During the period April 18, 2012 through Oct. 18, 2012, there were only 12 endangered fish, all Colorado pikeminnow, that utilized this passage. The other three endangered species that live in the river basin, bonytail chub, humpback chub, and the razorback sucker, failed to show.
Observing the fish ladder made me begin to ponder how this river has changed for the fish, but my appreciation for understanding how management of the Colorado River has changed our landscapes grew exponentially after sea kayaking Lake Powell a couple weeks later.
Paddling up Lake Powell from Bullfrog Marina, the elevation of the water was about 100 feet below its full capacity. Passing by the breathtaking canyon walls, you can see the white stain known as the “bathtub ring” that marks the previous water depths of Lake Powell. This line also can be drawn with plant species. Looking up at a slope that intersects with the waterline, you could see the native plant population above the white bathtub ring. Below it, weeds dominate.
As we approached Hite Marina, we ran into an unexpected obstacle, the Colorado River, complete with current. About three miles of it! Lake Powell has gotten so low that Hite marina is inaccessible from the water. Laboring to paddle against the current, our group found ourselves next to a bank towering 20ft above us, which I assume was sediment deposited by the lake during previous years when it was filled. On top of the bank, monocultures of weeds and tamarisk dominated the scene. Submerging Glen Canyon created one of the most beautiful and abstract places I have ever been to, but change continues. The Colorado River is slowly taking back the canyon’s floor.

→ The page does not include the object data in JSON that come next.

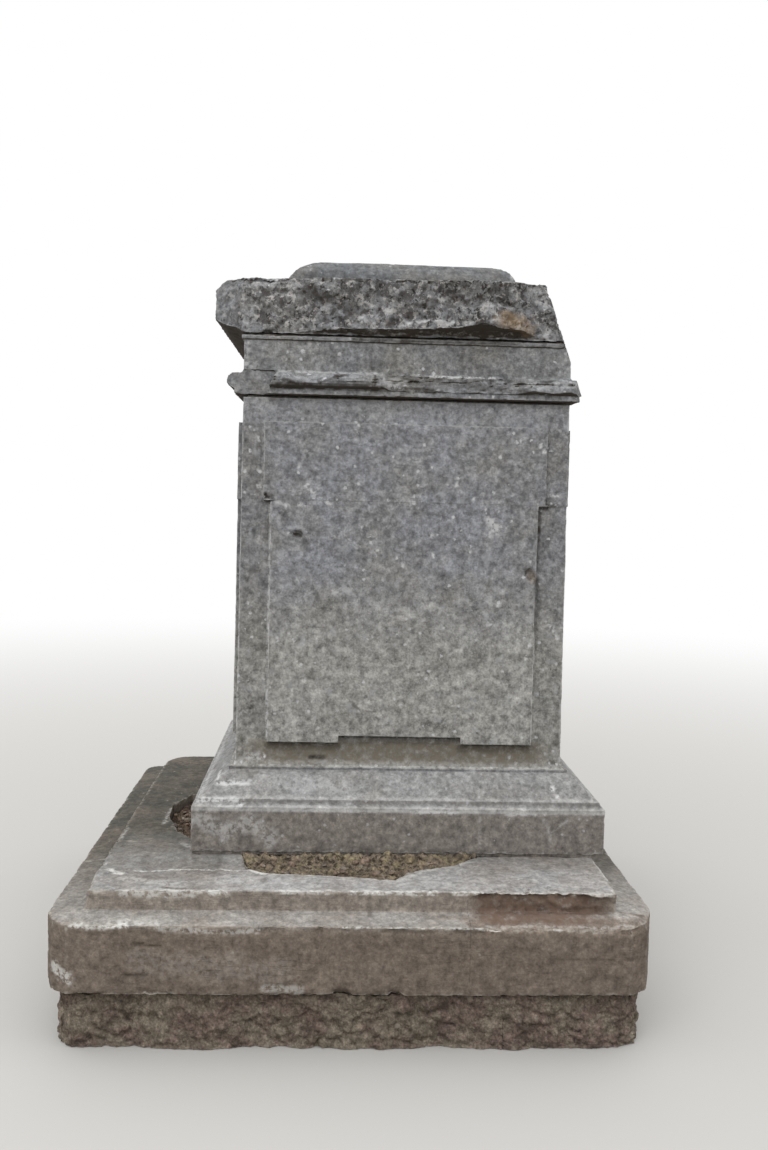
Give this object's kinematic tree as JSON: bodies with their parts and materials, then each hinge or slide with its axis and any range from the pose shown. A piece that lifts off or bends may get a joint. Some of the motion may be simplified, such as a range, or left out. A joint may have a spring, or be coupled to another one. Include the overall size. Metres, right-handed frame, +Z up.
{
  "type": "obelisk pedestal with the shaft missing",
  "caption": "Weathered stone obelisk pedestal without its shaft: notched panelled die, moulded base, broken cornice and kerbed plinth.",
  "frame": {"origin": "on the ground under the middle of the plinth", "axes": "+Z up, +X to the right of someone who faces the inscribed front, -Y out of that front"},
  "size_m": [1.512, 1.546, 2.024],
  "materials": {
    "limestone": "weathered, matte",
    "limestone_pale": "rain-washed, matte",
    "kerb_stone": "weathered, matte",
    "rubble": "rough",
    "mortar": "rough",
    "earth": "rough"
  },
  "bodies": {
    "root": {"footing": "rubble", "kerb_bed": "mortar", "kerb_front": "kerb_stone", "kerb_right": "kerb_stone", "kerb_back": "kerb_stone", "kerb_left": "kerb_stone", "plinth_core": "rubble", "earth_front": "earth", "earth_left": "earth", "base_bed": "mortar", "pedestal_base": "limestone_pale", "foot_joint": "mortar", "die_lower": "limestone", "die_joint": "mortar", "die_upper": "limestone", "neck_joint": "mortar", "neck_frieze": "limestone", "cornice_joint": "mortar", "cornice": "limestone", "top_joint": "mortar", "top_block": "limestone_pale"}
  },
  "joints": []
}
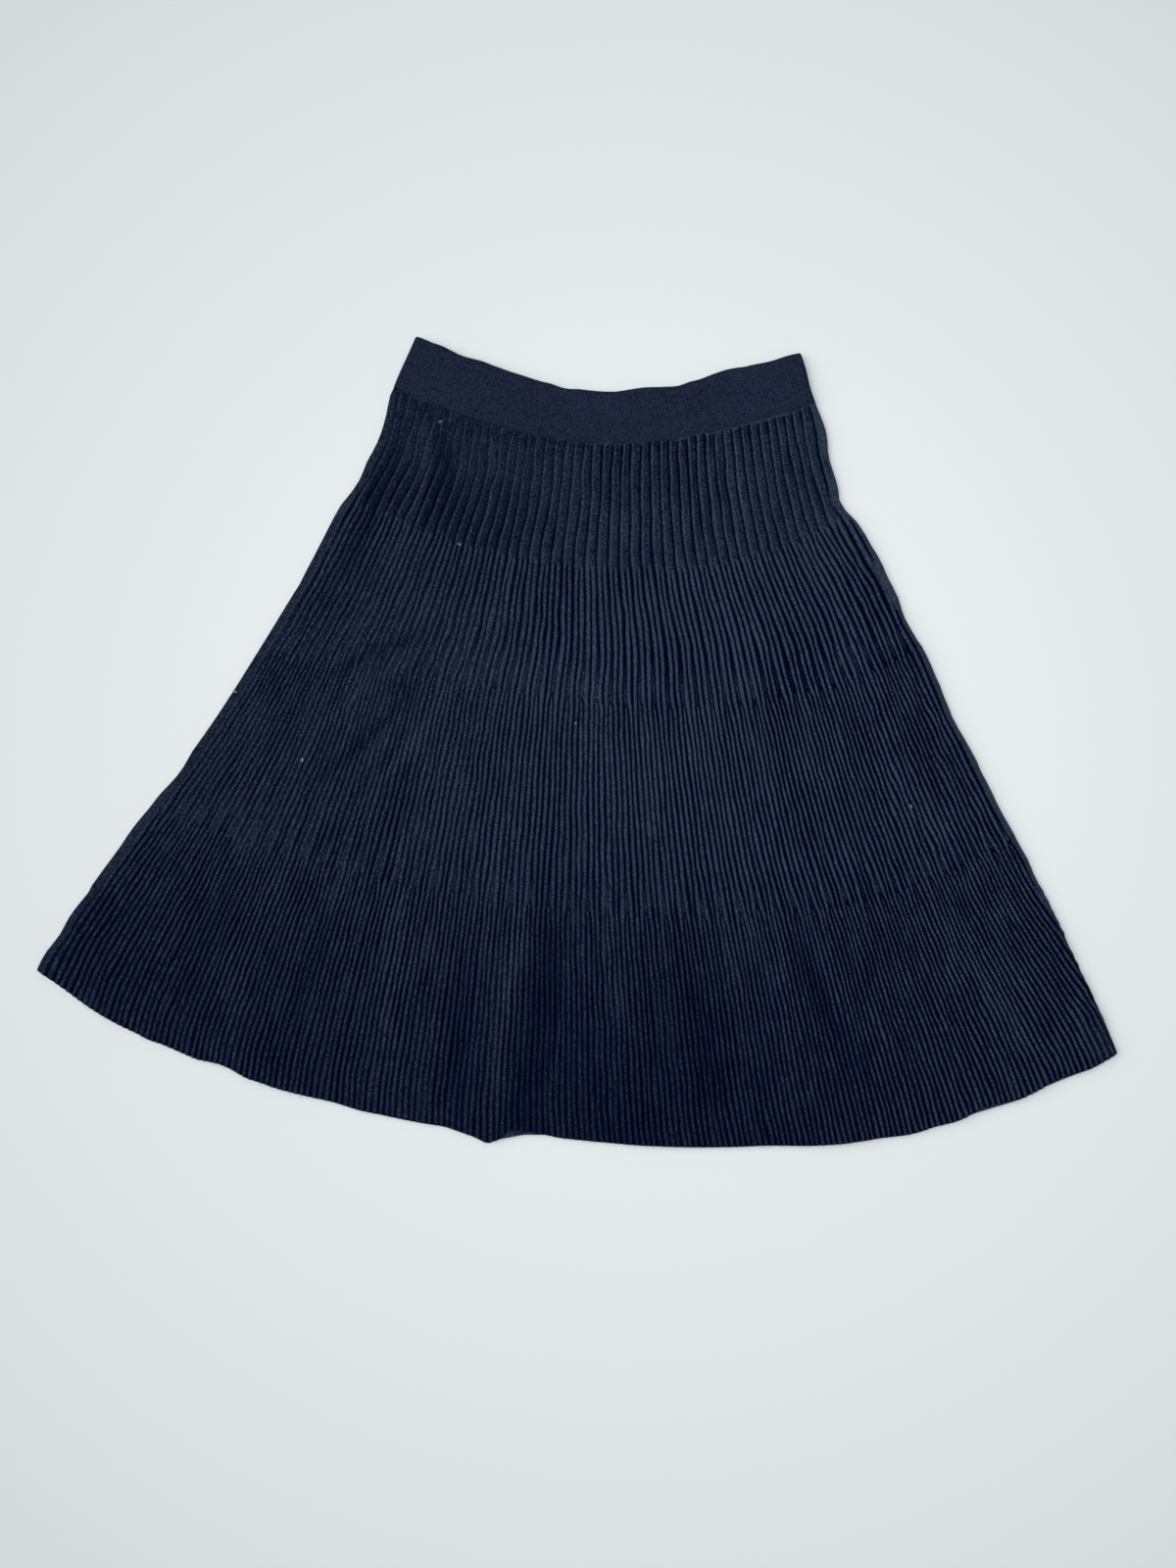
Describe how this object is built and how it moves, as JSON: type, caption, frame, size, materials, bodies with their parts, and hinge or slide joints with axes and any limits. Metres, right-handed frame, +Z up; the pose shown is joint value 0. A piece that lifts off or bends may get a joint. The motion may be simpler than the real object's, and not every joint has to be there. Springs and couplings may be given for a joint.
{
  "type": "a-line skirt",
  "caption": "Flared A-line skirt in fine rib knit with a plain knitted waistband, laid flat with its back panel down and its ribs fanning from the waist to a curved hem.",
  "frame": {"origin": "on the surface that the skirt lies on, under the middle of its outline", "axes": "+Z up from the surface, +Y along the skirt towards the waist, +X to the right across the skirt as seen from above"},
  "size_m": [0.577, 0.4329, 0.006],
  "materials": {
    "front_rib_knit": "matte rib knit, very dark navy",
    "back_rib_knit": "matte rib knit, very dark navy",
    "band_fine_knit": "matte fine knit, dark navy"
  },
  "bodies": {
    "root": {"front_panel": "front_rib_knit", "back_panel": "back_rib_knit", "waistband": "band_fine_knit"}
  },
  "joints": []
}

We all need water. We all use water. But what would the Colorado River’s role be if we weren’t around to want water, or need it? Our dependence on the Colorado River has long changed its natural function, and from just a few personal experiences, I feel like we need to pay attention to how we continue to change it. The Colorado River and its tributaries have a carrying capacity. There are only so many things that can be supported by their water, and how we decide to manage it will have lasting effects, whether we like them or not, for both ourselves and the other creatures that depend on it.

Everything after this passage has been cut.